The Zapatistas further condemned the Mexican government’s anti-organized crime strategy as a “psychotic military campaign by Felipe Calderon Hinojosa” that has turned into a “totalitarian argument” for spreading fear across the country. The EZLN urged its sympathizers in Mexico and throughout the world (like MIT professor Noam
Chomsky) to support the movement launched by Sicilia, which arose after the poet’s son and friends were murdered in Cuernavaca, Morelos, apparently by narcistas.
Beginning on Thursday, May 5, Mexicans heeded Sicilia’s summons to protest against Calderon’s anti-cartel crackdown. The largest march, reports the leftist Upside Down World, lasted four days and covered nearly 100 kilometers from Cuernavaca, Morelos, to Mexico City.
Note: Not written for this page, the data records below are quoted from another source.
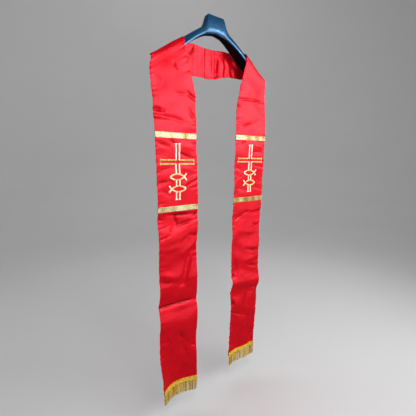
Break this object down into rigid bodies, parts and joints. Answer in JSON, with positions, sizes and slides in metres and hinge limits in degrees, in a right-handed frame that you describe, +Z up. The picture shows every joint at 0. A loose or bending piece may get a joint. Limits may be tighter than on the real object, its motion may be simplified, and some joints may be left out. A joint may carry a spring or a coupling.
{
  "type": "clerical stole on a coat hanger",
  "caption": "Long red satin clerical stole hung over a wide-shouldered coat hanger, with gold bands, outline crosses with fish, and fringed ends.",
  "frame": {"origin": "middle of the flat top of the hanger's neck, where a holder grips it", "axes": "+Z up, +X along the hanger towards the viewer's right, -Y towards the viewer who faces the embroidered panels"},
  "size_m": [0.4351, 0.0723, 1.2075],
  "materials": {
    "red satin": "smooth woven satin with a soft sheen",
    "gold band": "woven metallic trim, satin gloss",
    "gold thread": "raised metallic satin stitch",
    "gold fringe": "twisted metallic cord, satin gloss",
    "blue shell": "moulded, metallic blue, glossy",
    "black plate": "matt black"
  },
  "bodies": {
    "root": {"stole_left": "red satin", "stole_right": "red satin", "band_upper_left": "gold band", "band_lower_left": "gold band", "band_upper_right": "gold band", "band_lower_right": "gold band", "cross_arm_a_left": "gold thread", "cross_arm_b_left": "gold thread", "cross_stem_left": "gold thread", "cross_arm_a_right": "gold thread", "cross_arm_b_right": "gold thread", "cross_stem_right": "gold thread", "fringe_left": "gold fringe", "fringe_right": "gold fringe", "hanger_shell": "blue shell", "hanger_underside": "black plate"}
  },
  "joints": []
}
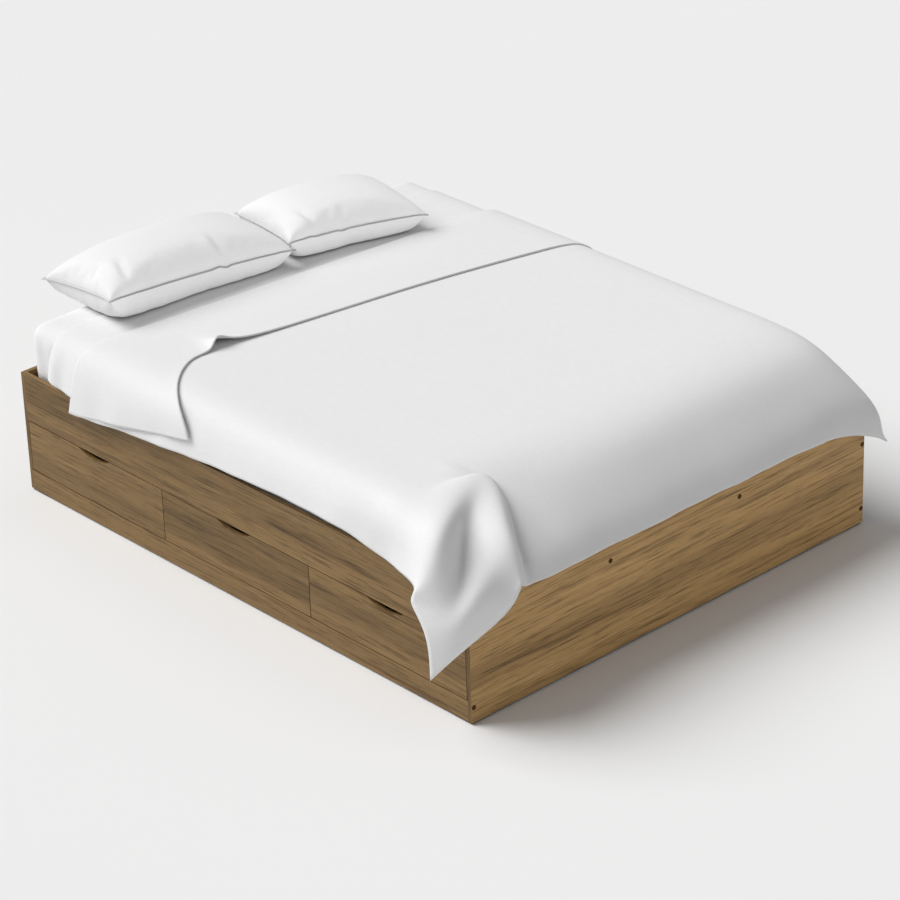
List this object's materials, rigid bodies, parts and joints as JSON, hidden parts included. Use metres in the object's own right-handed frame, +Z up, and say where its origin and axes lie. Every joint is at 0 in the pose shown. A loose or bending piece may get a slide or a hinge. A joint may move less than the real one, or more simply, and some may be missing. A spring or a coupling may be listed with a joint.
{
  "type": "platform bed with storage drawers",
  "caption": "Low wood-effect platform bed with drawers along one side, slatted base, mattress, white spread with a turned-down top and two pillows.",
  "frame": {"origin": "on the floor under the middle of the wooden frame, on the underside of the centre glide", "axes": "+Y towards the head, -Y towards the foot, -X the side the drawers open towards, +Z up"},
  "size_m": [1.732, 2.1775, 0.7486],
  "materials": {
    "wood_face": "oak-effect laminate, satin",
    "wood_inner": "laminated board, satin",
    "slat_wood": "planed pine, matt",
    "drawer_board": "pale laminated board, satin",
    "drawer_base": "pale hardboard, satin",
    "zinc_steel": "zinc plated",
    "black_plastic": "matt moulded",
    "brown_caps": "matt moulded",
    "mattress_ticking": "fitted white cotton",
    "white_cotton": "plain cotton",
    "white_spread": "smooth cotton spread",
    "white_pillow": "plain cotton case with piped seam"
  },
  "bodies": {
    "frame": {"head_panel": "wood_face", "foot_panel": "wood_face", "drawer_side_rail": "wood_face", "drawer_side_plinth": "wood_face", "far_side_panel": "wood_face", "slat_beam_near": "wood_inner", "slat_beam_far": "wood_inner", "drawer_divider_1": "wood_inner", "drawer_divider_2": "wood_inner", "far_brace_1": "wood_inner", "far_brace_2": "wood_inner", "centre_board": "wood_inner", "near_cleat": "wood_inner", "far_cleat": "wood_inner", "slat_01": "slat_wood", "slat_02": "slat_wood", "slat_03": "slat_wood", "slat_04": "slat_wood", "slat_05": "slat_wood", "slat_06": "slat_wood", "slat_07": "slat_wood", "slat_08": "slat_wood", "slat_09": "slat_wood", "slat_10": "slat_wood", "slat_11": "slat_wood", "slat_screws": "zinc_steel", "floor_pads": "black_plastic", "centre_pad": "black_plastic", "panel_screws": "zinc_steel", "screw_caps": "brown_caps", "runner_channels": "zinc_steel", "mattress": "mattress_ticking", "top_sheet": "white_cotton", "bedspread": "white_spread", "bedspread_corner_near": "white_spread", "bedspread_corner_far": "white_spread", "pillow_near": "white_pillow", "pillow_far": "white_pillow"},
    "drawer_1": {"drawer_1_front": "wood_face", "drawer_1_left_side": "drawer_board", "drawer_1_right_side": "drawer_board", "drawer_1_cam_locks": "zinc_steel", "drawer_1_back": "drawer_board", "drawer_1_bottom": "drawer_base", "drawer_1_runner_bars": "zinc_steel"},
    "drawer_2": {"drawer_2_front": "wood_face", "drawer_2_left_side": "drawer_board", "drawer_2_right_side": "drawer_board", "drawer_2_cam_locks": "zinc_steel", "drawer_2_back": "drawer_board", "drawer_2_bottom": "drawer_base", "drawer_2_runner_bars": "zinc_steel"},
    "drawer_3": {"drawer_3_front": "wood_face", "drawer_3_left_side": "drawer_board", "drawer_3_right_side": "drawer_board", "drawer_3_cam_locks": "zinc_steel", "drawer_3_back": "drawer_board", "drawer_3_bottom": "drawer_base", "drawer_3_runner_bars": "zinc_steel"}
  },
  "joints": [
    {"name": "drawer_1_slide", "type": "slide", "parent": "frame", "child": "drawer_1", "axis": [-1, 0, 0], "range_m": [0, 0.35]},
    {"name": "drawer_2_slide", "type": "slide", "parent": "frame", "child": "drawer_2", "axis": [-1, 0, 0], "range_m": [0, 0.35]},
    {"name": "drawer_3_slide", "type": "slide", "parent": "frame", "child": "drawer_3", "axis": [-1, 0, 0], "range_m": [0, 0.35], "deforming": ["bedspread_corner_near"]}
  ]
}
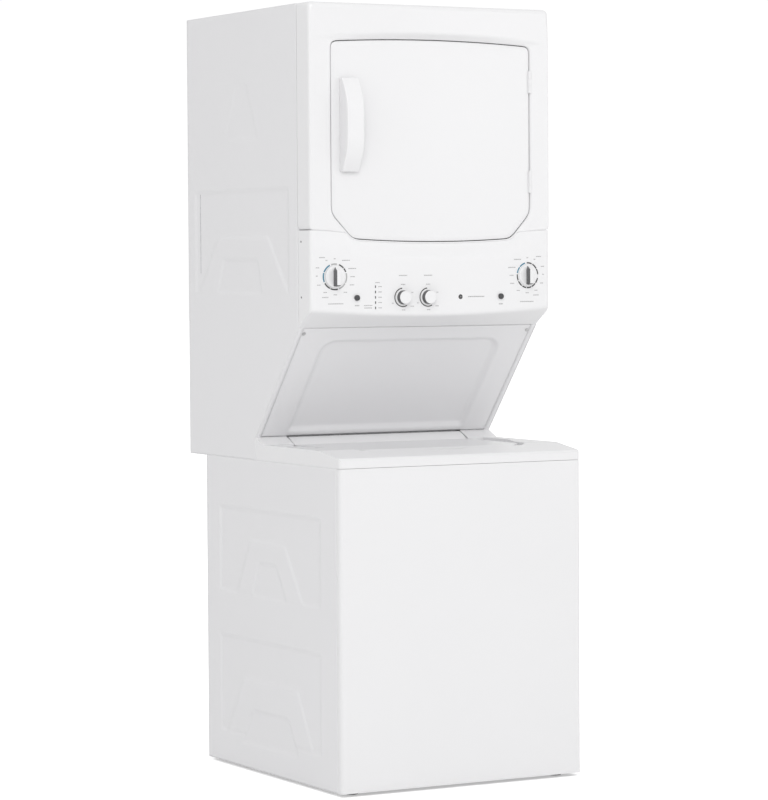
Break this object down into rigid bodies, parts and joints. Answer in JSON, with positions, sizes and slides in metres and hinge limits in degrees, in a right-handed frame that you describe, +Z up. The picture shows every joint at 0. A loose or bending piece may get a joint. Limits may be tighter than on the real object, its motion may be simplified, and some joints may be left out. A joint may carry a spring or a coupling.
{
  "type": "washer dryer stack",
  "caption": "Stacked laundry centre: top-load washer below a front-load dryer, with a control fascia and a slanted panel between them.",
  "frame": {"origin": "on the floor, under the middle of the machine's overall width and depth", "axes": "+X to the right seen from the front, +Y to the back, +Z up"},
  "size_m": [0.68, 0.828, 1.92],
  "materials": {
    "white_enamel": "gloss baked enamel",
    "white_plastic": "moulded, satin gloss",
    "galvanized": "zinc coated sheet",
    "stainless": "brushed",
    "basket_enamel": "speckled enamel",
    "grey_plastic": "moulded polypropylene",
    "aluminium": "die cast",
    "steel": "turned",
    "rubber": "matt",
    "dark_plastic": "moulded"
  },
  "bodies": {
    "cabinet": {"access_panel": "white_enamel", "blower_housing": "grey_plastic", "control_fascia": "white_plastic", "door_catch": "dark_plastic", "door_seal": "rubber", "drain_outlet": "rubber", "drain_pump": "grey_plastic", "drum_belt": "rubber", "dryer_back_panel": "galvanized", "dryer_base": "galvanized", "dryer_front_panel": "white_enamel", "dryer_motor": "aluminium", "dryer_side_left": "white_enamel", "dryer_side_right": "white_enamel", "dryer_top": "white_enamel", "exhaust_duct": "galvanized", "front_bulkhead": "galvanized", "gearcase": "aluminium", "hinge_knuckles": "stainless", "inlet_valve": "grey_plastic", "leveling_feet": "rubber", "lint_duct": "grey_plastic", "outer_tub": "grey_plastic", "panel_screws": "stainless", "rear_bulkhead": "galvanized", "status_lights": "dark_plastic", "suspension_rods": "galvanized", "terminal_block": "grey_plastic", "timers_and_switches": "dark_plastic", "washer_back_panel": "galvanized", "washer_base": "galvanized", "washer_belt": "rubber", "washer_deck": "white_enamel", "washer_front_panel": "white_enamel", "washer_motor": "aluminium", "washer_side_left": "white_enamel", "washer_side_right": "white_enamel"},
    "dryer_door": {"door_outer": "white_enamel", "door_liner": "white_enamel", "door_handle": "white_plastic", "door_hinges": "stainless"},
    "lid": {"washer_lid": "white_enamel"},
    "basket": {"wash_basket": "basket_enamel", "balance_ring": "grey_plastic"},
    "agitator_drive": {"agitator": "white_plastic", "drive_shaft": "steel", "washer_pulley": "grey_plastic"},
    "washer_motor_shaft": {"washer_motor_pulley": "steel"},
    "drum": {"dryer_drum": "stainless", "drum_baffles": "grey_plastic"},
    "blower": {"blower_wheel": "grey_plastic", "dryer_motor_pulley": "steel"},
    "idler": {"idler_pulley": "dark_plastic"},
    "filter": {"lint_filter": "grey_plastic"},
    "washer_cycle": {"washer_cycle_knob": "white_plastic"},
    "dryer_cycle": {"dryer_cycle_knob": "white_plastic"},
    "temperature": {"temperature_knob": "white_plastic"},
    "option": {"option_knob": "white_plastic"},
    "washer_start": {"washer_start_button": "dark_plastic"},
    "dryer_start": {"dryer_start_button": "dark_plastic"}
  },
  "joints": [
    {"name": "dryer_door_hinge", "type": "hinge", "parent": "cabinet", "child": "dryer_door", "pos_m": [0.2852, -0.269, 1.613], "axis": [0, 0, 1], "range_deg": [0, 150]},
    {"name": "washer_lid_hinge", "type": "hinge", "parent": "cabinet", "child": "lid", "pos_m": [0, 0.021, 0.826], "axis": [-1, 0, 0], "range_deg": [0, 46]},
    {"name": "basket_spin", "type": "hinge", "parent": "cabinet", "child": "basket", "pos_m": [0, -0.049, 0.46], "axis": [0, 0, 1], "continuous": true},
    {"name": "agitator_spin", "type": "hinge", "parent": "cabinet", "child": "agitator_drive", "pos_m": [0, -0.049, 0.46], "axis": [0, 0, 1], "continuous": true},
    {"name": "washer_motor_spin", "type": "hinge", "parent": "cabinet", "child": "washer_motor_shaft", "pos_m": [0.175, 0.095, 0.11], "axis": [0, 0, 1], "continuous": true},
    {"name": "drum_spin", "type": "hinge", "parent": "cabinet", "child": "drum", "pos_m": [0, 0, 1.585], "axis": [0, 1, 0], "continuous": true},
    {"name": "blower_spin", "type": "hinge", "parent": "cabinet", "child": "blower", "pos_m": [0.12, 0, 1.17], "axis": [0, 1, 0], "continuous": true},
    {"name": "idler_spin", "type": "hinge", "parent": "cabinet", "child": "idler", "pos_m": [0.01867, 0.197, 1.17993], "axis": [0, 1, 0], "continuous": true},
    {"name": "lint_filter_slide", "type": "slide", "parent": "cabinet", "child": "filter", "axis": [0, 0, 1], "range_m": [0, 0.19]},
    {"name": "washer_cycle_turn", "type": "hinge", "parent": "cabinet", "child": "washer_cycle", "pos_m": [-0.2745, -0.279, 1.253], "axis": [0, -1, 0], "continuous": true},
    {"name": "dryer_cycle_turn", "type": "hinge", "parent": "cabinet", "child": "dryer_cycle", "pos_m": [0.2745, -0.279, 1.253], "axis": [0, -1, 0], "continuous": true},
    {"name": "temperature_turn", "type": "hinge", "parent": "cabinet", "child": "temperature", "pos_m": [-0.089, -0.279, 1.201], "axis": [0, -1, 0], "range_deg": [-120, 120]},
    {"name": "option_turn", "type": "hinge", "parent": "cabinet", "child": "option", "pos_m": [-0.0185, -0.279, 1.201], "axis": [0, -1, 0], "range_deg": [-120, 120]},
    {"name": "washer_start_press", "type": "slide", "parent": "cabinet", "child": "washer_start", "axis": [0, 1, 0], "range_m": [0, 0.003], "stiffness_N_per_m": 400, "springref_m": -0.0005},
    {"name": "dryer_start_press", "type": "slide", "parent": "cabinet", "child": "dryer_start", "axis": [0, 1, 0], "range_m": [0, 0.003], "stiffness_N_per_m": 400, "springref_m": -0.0005}
  ],
  "couplings": [
    {"joint": "washer_motor_spin", "follows": "agitator_spin", "ratio": 3.9583},
    {"joint": "blower_spin", "follows": "drum_spin", "ratio": 15},
    {"joint": "idler_spin", "follows": "drum_spin", "ratio": -12.5}
  ]
}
On May 5, about 500 protesters began marching in Cuernavaca. Along the way, more contingents joined the march, while other marches set out from different states to join the primary protest in the federal capital. By the time the marches converged in Mexico City’s main square on Sunday, May 8, an estimated 100,000 people were gathered to protest the war.
On Saturday, May 7, some 20,000 silent masked Indians, waving Mexican and EZLN flags, took to the streets of San Cristobal de Las Casas (pictured above) in a show of support for both the guerrilla army and Sicilia’s national march for peace. The demonstration, the largest organized by the Zapatistas in a decade, was not attended by Subcomandante Marcos. “The governments say that the only good strategy is one that leaves the streets and fields of Mexico bloody, and destroys families, communities and the entire country,” EZLN commander “David” railed in an address to the marchers.
In 1994, following the implementation of the North American Free Trade Agreement, the EZLN engaged in several armed conflicts with the Mexican military in Chiapas, but has since then relegated its official opposition to the federal government to formal pronouncements, protest marches, and other publicity stunts replete with warmed-over Cold War-era proletarian rantings.